## BEGIN DATA SUPPLIED

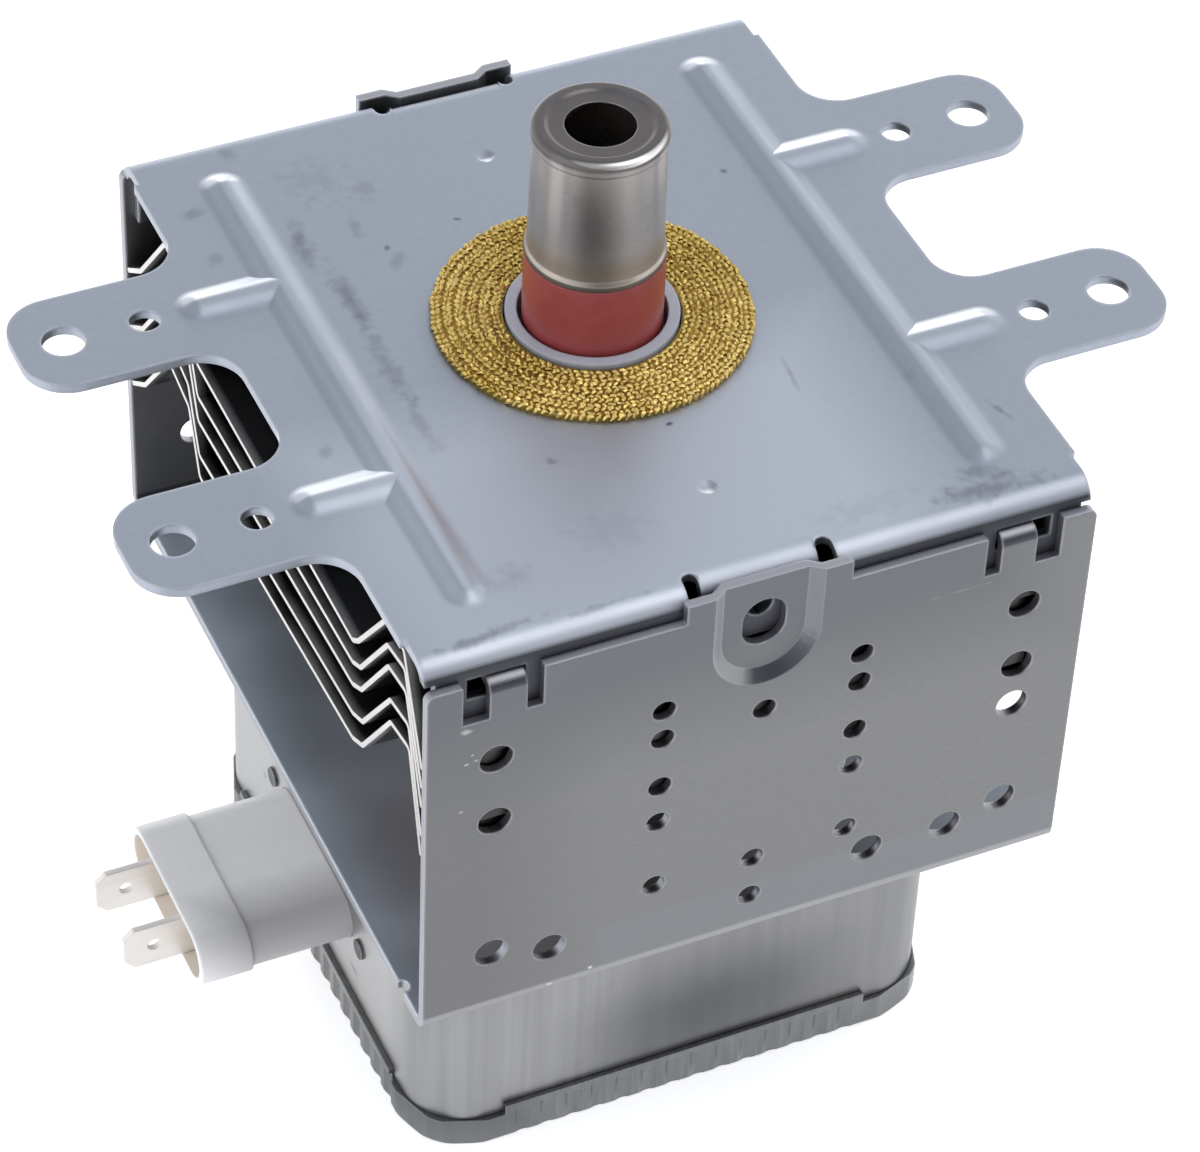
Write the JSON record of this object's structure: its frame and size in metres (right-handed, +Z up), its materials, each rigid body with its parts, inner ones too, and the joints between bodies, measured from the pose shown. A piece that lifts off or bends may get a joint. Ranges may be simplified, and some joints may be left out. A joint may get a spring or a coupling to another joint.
{
  "type": "magnetron",
  "caption": "Magnetron tube in a steel yoke with bent cooling fins, ribbed mounting plate with arms, capped antenna above, filter box below and a flat-tab connector",
  "frame": {"origin": "on the antenna axis, in the top face of the mounting plate, at the centre of its hole pattern", "axes": "+Z up along the antenna, +X along the front wall away from the connector, +Y from the front wall to the back wall"},
  "size_m": [0.125, 0.095, 0.1211],
  "materials": {
    "plate_steel": "zinc-coated sheet, fine scuffs",
    "yoke_steel": "matte zinc-coated sheet",
    "aluminium_sheet": "rolled sheet",
    "ferrite": "ground ferrite, matte",
    "copper": "bare copper",
    "ceramic": "dense ceramic, red-brown",
    "stainless_cap": "drawn stainless steel, warm tint",
    "cathode_metal": "molybdenum and tungsten, dark grey",
    "box_steel": "drawn zinc-coated sheet with faint streaks",
    "connector_plastic": "light grey moulding, slightly rough",
    "tinned_brass": "tinned, dull silver",
    "gasket_mesh": "knitted metal wire, golden",
    "tube_steel": "plated steel"
  },
  "bodies": {
    "root": {"anode_cylinder": "copper", "anode_vane_1": "copper", "anode_vane_10": "copper", "anode_vane_2": "copper", "anode_vane_3": "copper", "anode_vane_4": "copper", "anode_vane_5": "copper", "anode_vane_6": "copper", "anode_vane_7": "copper", "anode_vane_8": "copper", "anode_vane_9": "copper", "antenna_cap": "stainless_cap", "antenna_lead": "copper", "box_rivets": "tube_steel", "capacitor_flange": "box_steel", "capacitor_rivets": "tube_steel", "cathode_filament": "cathode_metal", "centre_lead": "cathode_metal", "choke_coil_1": "copper", "choke_coil_2": "copper", "connector_housing": "connector_plastic", "cooling_fin_1": "aluminium_sheet", "cooling_fin_2": "aluminium_sheet", "cooling_fin_3": "aluminium_sheet", "cooling_fin_4": "aluminium_sheet", "cooling_fin_5": "aluminium_sheet", "exhaust_tube": "copper", "ferrite_rod_1": "ferrite", "ferrite_rod_2": "ferrite", "filter_box": "box_steel", "filter_box_lid": "box_steel", "input_seal_sleeve": "tube_steel", "lower_end_hat": "cathode_metal", "lower_magnet": "ferrite", "lower_pole_piece": "tube_steel", "lower_strap_ring_1": "copper", "lower_strap_ring_2": "copper", "mounting_plate": "plate_steel", "output_ceramic": "ceramic", "output_seal_sleeve": "tube_steel", "rf_gasket": "gasket_mesh", "side_lead": "cathode_metal", "stem_ceramic": "ceramic", "stem_terminal_1": "tube_steel", "stem_terminal_2": "tube_steel", "terminal_tab_1": "tinned_brass", "terminal_tab_2": "tinned_brass", "upper_end_hat": "cathode_metal", "upper_magnet": "ferrite", "upper_pole_piece": "tube_steel", "upper_strap_ring_1": "copper", "upper_strap_ring_2": "copper", "yoke_frame": "yoke_steel"}
  },
  "joints": []
}
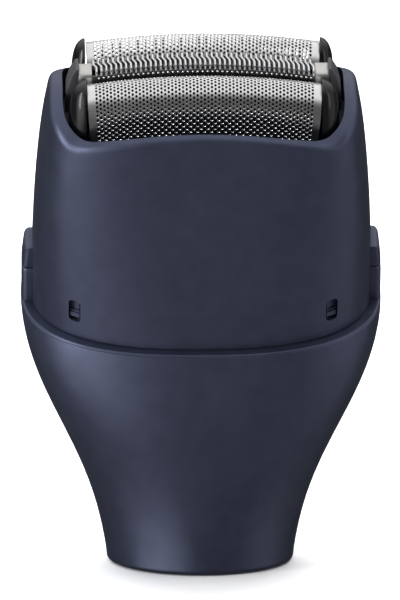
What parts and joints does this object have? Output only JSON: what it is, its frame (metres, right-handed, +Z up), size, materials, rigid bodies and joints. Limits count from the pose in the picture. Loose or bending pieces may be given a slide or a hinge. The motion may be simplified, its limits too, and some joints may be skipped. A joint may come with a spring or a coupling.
{
  "type": "foil shaver head",
  "caption": "Three-blade foil shaver head with a lift-off cover, floating foils, an oscillating drive and a round neck socket.",
  "frame": {"origin": "centre of the neck's bottom rim", "axes": "+Z up along the neck axis, -Y to the front, +X along the width"},
  "size_m": [0.061, 0.0487, 0.0928],
  "materials": {
    "navy_plastic": "fine satin grain",
    "black_gloss_plastic": "glossy moulded",
    "dark_grey_plastic": "matte moulded",
    "grey_plastic": "matte moulded",
    "white_acetal": "smooth",
    "foil_steel": "bright thin foil",
    "blade_steel": "ground",
    "satin_steel": "satin",
    "spring_steel": "polished wire",
    "bush_bronze": "sintered",
    "black_rubber": "soft"
  },
  "bodies": {
    "housing": {"lower_housing": "navy_plastic", "seam_gasket": "black_rubber", "dock_sleeve": "dark_grey_plastic", "snap_ring": "spring_steel", "dock_seal": "black_rubber", "bearing_carrier": "grey_plastic", "carrier_screws": "spring_steel", "lower_bush": "bush_bronze", "upper_bush": "bush_bronze", "shaft_seal": "black_rubber", "chassis": "grey_plastic", "chassis_screws": "spring_steel", "deck": "dark_grey_plastic", "front_guide_rod": "blade_steel", "rear_guide_rod": "blade_steel", "front_boot": "black_rubber", "rear_boot": "black_rubber", "button_guides": "dark_grey_plastic", "latch_leaves": "spring_steel", "left_button_spring": "spring_steel", "right_button_spring": "spring_steel"},
    "drive": {"drive_shaft": "blade_steel", "drive_coupling": "white_acetal", "retaining_clip": "spring_steel", "rocker_arm": "white_acetal", "front_drive_pin": "blade_steel", "rear_drive_pin": "blade_steel"},
    "front_carriage": {"front_oscillator": "white_acetal", "comb_fork": "white_acetal", "front_blade_spring": "spring_steel"},
    "rear_carriage": {"rear_oscillator": "white_acetal", "rear_blade_spring": "spring_steel"},
    "front_blade": {"front_blade_carrier": "dark_grey_plastic", "front_blade_pack": "blade_steel"},
    "rear_blade": {"rear_blade_carrier": "dark_grey_plastic", "rear_blade_pack": "blade_steel"},
    "cover": {"upper_cover": "navy_plastic", "cover_liner": "navy_plastic", "latch_bars": "dark_grey_plastic", "foil_cassette": "dark_grey_plastic", "front_foil_springs": "spring_steel", "rear_foil_springs": "spring_steel", "slit_springs": "spring_steel"},
    "front_foil_unit": {"front_foil": "foil_steel", "front_foil_holder": "black_gloss_plastic"},
    "rear_foil_unit": {"rear_foil": "foil_steel", "rear_foil_holder": "black_gloss_plastic"},
    "slit_unit": {"slit_blade": "foil_steel", "slit_end_caps": "satin_steel", "slit_carrier": "dark_grey_plastic"},
    "comb": {"slit_comb": "blade_steel", "comb_springs": "spring_steel"},
    "left_release": {"left_button": "navy_plastic"},
    "right_release": {"right_button": "navy_plastic"}
  },
  "joints": [
    {"name": "drive_rock", "type": "hinge", "parent": "housing", "child": "drive", "pos_m": [0, 0, 0.02], "axis": [0, 0, 1], "range_deg": [-10, 10]},
    {"name": "front_carriage_slide", "type": "slide", "parent": "housing", "child": "front_carriage", "axis": [1, 0, 0], "range_m": [-0.00104, 0.00104]},
    {"name": "rear_carriage_slide", "type": "slide", "parent": "housing", "child": "rear_carriage", "axis": [1, 0, 0], "range_m": [-0.00106, 0.00106]},
    {"name": "cover_lift_off", "type": "slide", "parent": "housing", "child": "cover", "axis": [0, -0.3746, 0.9272], "range_m": [0, 0.04], "deforming": ["latch_leaves"]},
    {"name": "front_foil_float", "type": "slide", "parent": "cover", "child": "front_foil_unit", "axis": [0, 0.3746, -0.9272], "range_m": [0, 0.0012], "stiffness_N_per_m": 400, "deforming": ["front_foil_springs", "front_blade_spring"]},
    {"name": "rear_foil_float", "type": "slide", "parent": "cover", "child": "rear_foil_unit", "axis": [0, 0.3746, -0.9272], "range_m": [0, 0.0012], "stiffness_N_per_m": 400, "deforming": ["rear_foil_springs", "rear_blade_spring"]},
    {"name": "slit_float", "type": "slide", "parent": "cover", "child": "slit_unit", "axis": [0, 0.3746, -0.9272], "range_m": [0, 0.0012], "stiffness_N_per_m": 400, "deforming": ["slit_springs"]},
    {"name": "slit_comb_slide", "type": "slide", "parent": "slit_unit", "child": "comb", "axis": [1, 0, 0], "range_m": [-0.00106, 0.00106]},
    {"name": "front_blade_float", "type": "slide", "parent": "front_carriage", "child": "front_blade", "axis": [0, 0.3746, -0.9272], "range_m": [0, 0.0012]},
    {"name": "rear_blade_float", "type": "slide", "parent": "rear_carriage", "child": "rear_blade", "axis": [0, 0.3746, -0.9272], "range_m": [0, 0.0012]},
    {"name": "left_button_press", "type": "slide", "parent": "housing", "child": "left_release", "axis": [1, 0, 0], "range_m": [0, 0.001], "stiffness_N_per_m": 900, "deforming": ["left_button_spring"]},
    {"name": "right_button_press", "type": "slide", "parent": "housing", "child": "right_release", "axis": [-1, 0, 0], "range_m": [0, 0.001], "stiffness_N_per_m": 900, "deforming": ["right_button_spring"]}
  ],
  "couplings": [
    {"joint": "drive_rock", "follows": "front_carriage_slide", "rad_per_m": 166.67},
    {"joint": "rear_carriage_slide", "follows": "front_carriage_slide", "ratio": -1},
    {"joint": "slit_comb_slide", "follows": "front_carriage_slide", "ratio": 1},
    {"joint": "front_blade_float", "follows": "front_foil_float", "ratio": 1},
    {"joint": "rear_blade_float", "follows": "rear_foil_float", "ratio": 1}
  ]
}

## END DATA SUPPLIED

• **PROBLEM TO SOLVE**: Select every line above that contains the word "hinge", and copy it.

• **SOLUTION TO THIS TASK**:
What parts and joints does this object have? Output only JSON: what it is, its frame (metres, right-handed, +Z up), size, materials, rigid bodies and joints. Limits count from the pose in the picture. Loose or bending pieces may be given a slide or a hinge. The motion may be simplified, its limits too, and some joints may be skipped. A joint may come with a spring or a coupling.
    {"name": "drive_rock", "type": "hinge", "parent": "housing", "child": "drive", "pos_m": [0, 0, 0.02], "axis": [0, 0, 1], "range_deg": [-10, 10]},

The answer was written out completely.